Efficiency is not the only magical aspect of P2P lending platforms. The best thing about them is their accessibility. For example, investors in Tokyo can now provide microloans to Kenyan farmers, and numerous lenders from different parts of the world can stake small amounts to facilitate education for Brazilian students.
The P2P technology eliminates geographical boundaries and makes the world a village where ideas and money thrive in a peer-to-peer setting. One of the front-running DeFi crowdlending platforms is Maclear, which offers collateral backing for investors, lucrative profits, and more accessible loans than before for promising borrowers.
5 Technologies Powering The Growth of Peer-to-Peer Lending
Here are the technologies driving the bullish growth of P2P lending:
AI and Machine Learning
Risk assessment is crucial in the lending business. Traditional banks use credit ratings, a flawed system, particularly for the “unbanked”.
P2P sites, on the other hand, use machine learning and artificial intelligence to provide a more comprehensive perspective.
AI algorithms predict trustworthiness with surprising accuracy by scouring thousands of data points, from social media activity and online shopping behavior to smartphone usage patterns.
Consider a gardener who has studied the dirt, seasons, and weather to understand what crops would do well.
That's what machine learning does for P2P loans: AI detects small patterns like how quickly borrowers pay their power bills, the steadiness of their work history, etc.
These algorithms learn and improve over time, which helps shield lenders and minimize loan defaults. The outcome is lower investor losses and cheaper interest rates for solid borrowers.
Blockchain and Smart Contracts: Trust Coded into Every Transaction
In online settings, trust is tenuous.
P2P gets around this by using blockchain technology to generate transparent, tamper-proof records. All loans, payments, and exchange agreements are on a decentralized ledger that no one can change. This openness generates trust and discourages deceit.
Then there are smart contracts, self-executing agreements that enforce themselves and only go into effect upon meeting certain terms.
Think of a vending machine. The contract initiates payments upon receiving collateral. Likewise, when a borrower misses a payment, the contract terms mechanically change to reflect that. No waiting, no lawsuits.
Big Data and the Art of Personalization
Big data is the unsung hero of P2P lending platforms.
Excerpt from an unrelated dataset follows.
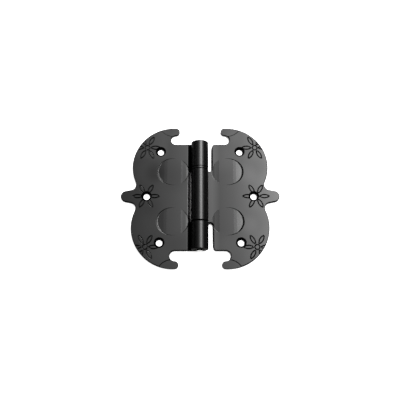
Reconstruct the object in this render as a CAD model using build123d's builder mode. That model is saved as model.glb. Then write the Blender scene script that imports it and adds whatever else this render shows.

Quantity is important, but so is perspective.
P2P lending platforms can customize loan offerings to the requirements of each individual by consolidating data from hundreds of sources, such as:
bank statements;
online transactions;
marital status;
dependents
educational attainment.
For example, the system can offer a freelance graphic designer a repayment plan with some accommodation based on project revenues. Similarly, a small business owner can obtain a loan offer that adequately accommodates seasonal cash flow.
Lenders also benefit from this customization by filtering lending opportunities based on industry, social impact, or risk level for investors. Want to back women entrepreneurs or invest in green energy projects? It's big data that enables it. Iron-air batteries by Form Energy can store energy for 100 hours.
As a result, financial decisions are context-bound rather than based on just credit scores, leading to a more compassionate system.
Mobile Technology
P2P lending is a pocket-sized service. Due to the prevalence of smartphones, customers can check investments, transfer money, or apply for loans through mobile apps during their commute or over their morning cup of Joe.
Mobile technology is nothing less than revolutionary in less developed countries that struggle with poor banking infrastructure. Companies such as Tala and Branch use smartphone data to determine creditworthiness and provide loans to individuals whom banks might overlook.
Lenders receive push notifications when borrowers reach milestones, and chat functionality provides direct communication between counterparts. This turns modern finance into a conversation instead of a transaction.
Regulatory Technology
With growth comes regulation. P2P platforms operate under loan provisions, data privacy laws, and anti-money laundering laws.
Along comes RegTech, or compliance automation technology, where algorithms monitor for red flags in deals, digital IDs check users' identity, and real-time reporting software alerts authorities.
Regulations vary globally, but technology allows platforms to adhere across the board. Within the EU, open banking laws enforce the secure sharing of financial data—a challenge resolved via encrypted APIs.
For example, Aadhaar's biometric identity makes KYC verification simpler in India. RegTech ensures that innovation does not outstrip responsibility.
Challenges and the Way Forward
That said, there are bumps along the way. They include:
Although declining, default rates still exist.
Uncertainty in regulation is a concern in certain territories.
Cybersecurity threats demand vigilant attention to detail at all times.
Critics also say that as P2P lending platforms proliferate in the market; 'faceless' finance can lose its sense of community.
Yet the trend is encouraging.
Breakthroughs in quantum computing may transform risk modeling. P2P lending and DeFi can merge to form completely independent networks. Ethical AI projects can also help eliminate bias and promote inclusive and equitable lending.
Conclusion
Peer-to-peer lending is a testament to human ingenuity and is more than just a financial tool. Besides powering its expansion, technology has also given it new potential.
P2P websites remind us that, at its core, finance is human by bringing together data and empathy, algorithms, and trust. One thing is certain as we move through this changing landscape: stark, marble banks are not the future of lending. The future of lending is P2P.